Buna göre Bay (Ç)’nin;
a) 1/4/2020-31/12/2020 tarihleri arasında şehir içi yolcu taşımacılığı faaliyetinden hasılat esaslı kazanç tespiti usulüne göre hesaplanan kazancı (300.000 TL*%10) = 30.000 TL'dir.
b) 1/7/2020-31/12/2020 tarihleri arasında konfeksiyon ürünlerinin perakende satışı faaliyetine ilişkin kazancı (530.000 TL– 480.000 TL) = 50.000 TL'dir.
Bay (Ç)'nin, 2020 takvim yılına ilişkin vergiye tabi ticari kazancı toplamı (Konfeksiyon ürünlerinin satışından elde ettiği kazanç + hasılat esaslı kazanç)=(50.000 TL + 30.000 TL) = 80.000 TL olarak hesaplanacaktır.
Gelir Vergisi Kanununun mükerrer 20 nci maddesinde düzenlenen genç girişimcilerde kazanç istisnasına ilişkin tüm şartları taşıyan Bay (Ç), 20/8/2020 tarihinde kamuya yararlı bir derneğe 5.000 TL tutarında nakdi bağış yapmıştır.

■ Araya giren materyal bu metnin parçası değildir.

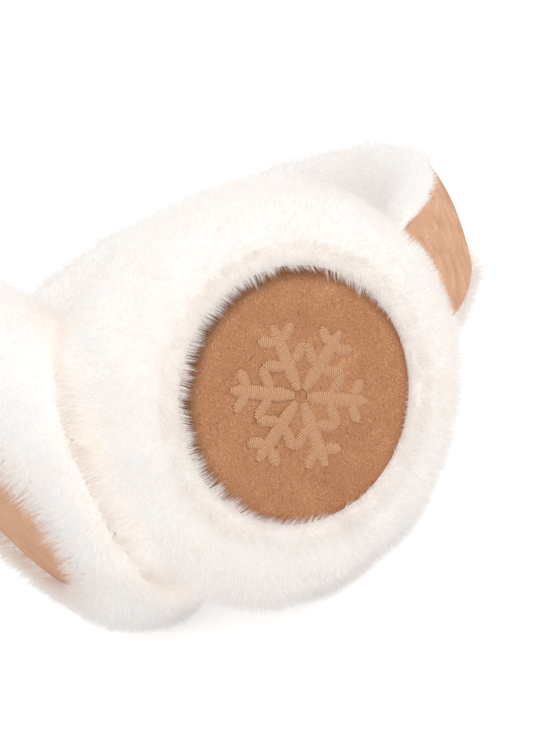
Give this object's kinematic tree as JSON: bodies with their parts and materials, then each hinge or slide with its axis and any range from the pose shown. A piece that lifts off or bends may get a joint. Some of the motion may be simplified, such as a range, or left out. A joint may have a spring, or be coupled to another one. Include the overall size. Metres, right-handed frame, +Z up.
{
  "type": "fur earmuffs",
  "caption": "Shearling ear cups with suede discs on a suede headband lined with shearling, lying on its side.",
  "frame": {"origin": "on the surface that the earmuffs lie on, under the middle of the whole", "axes": "+Z up from the surface, +X to the right cup, +Y to the crown of the headband"},
  "size_m": [0.1596, 0.2014, 0.1126],
  "materials": {
    "shearling": "deep clipped sheepskin pile, off-white",
    "disc_suede": "brushed suede, chestnut",
    "band_suede": "brushed suede, light chestnut"
  },
  "bodies": {
    "root": {"right_cup_fur": "shearling", "right_suede_disc": "disc_suede", "left_cup_fur": "shearling", "left_suede_disc": "disc_suede", "band_suede": "band_suede", "band_fur_right": "shearling", "band_fur_crown": "shearling", "band_fur_left": "shearling"}
  },
  "joints": []
}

Buna göre Bay (Ç), sadece konfeksiyon ürünlerinin perakende satışından elde ettiği 50.000 TL için Gelir Vergisi Kanununun mükerrer 20 nci maddesinde düzenlenen genç girişimcilerde kazanç istisnasından yararlanabilecek, şehir içi yolcu taşımacılığı faaliyetinden hasılat esaslı kazanç tespiti usulüne göre hesaplanan kazancı olan 30.000 TL, söz konusu istisnaya konu edilemeyecektir. Dolayısıyla Bay (Ç)'nin 2020 yılına ilişkin gelir vergisi matrahının tespitinde, konfeksiyon ürünlerinin perakende satışından elde ettiği kazancı genç girişimci kazanç istisnası tutarının altında kaldığından dikkate alınmayacak, sadece şehir içi yolcu taşımacılığı faaliyetinden elde ettiği ticari kazancı dikkate alınacaktır.
Hasılat esaslı kazanç tespiti usulüne göre şehir içi yolcu taşımacılığı faaliyetinden hesaplanan kazanca herhangi bir indirim veya istisna uygulanamayacağından ve Bay (Ç)'nin konfeksiyon ürünlerinin perakende satışından elde ettiği kazancının tamamı Gelir Vergisi Kanununun mükerrer 20 nci maddesinde düzenlenen genç girişimcilerde kazanç istisnasına konu edildiğinden, beyana tabi başkaca geliri bulunmayan Bay (Ç)'nin, kamuya yararlı derneğe yapmış olduğu nakdi bağışı beyanname üzerinde indirim konusu yapması mümkün değildir.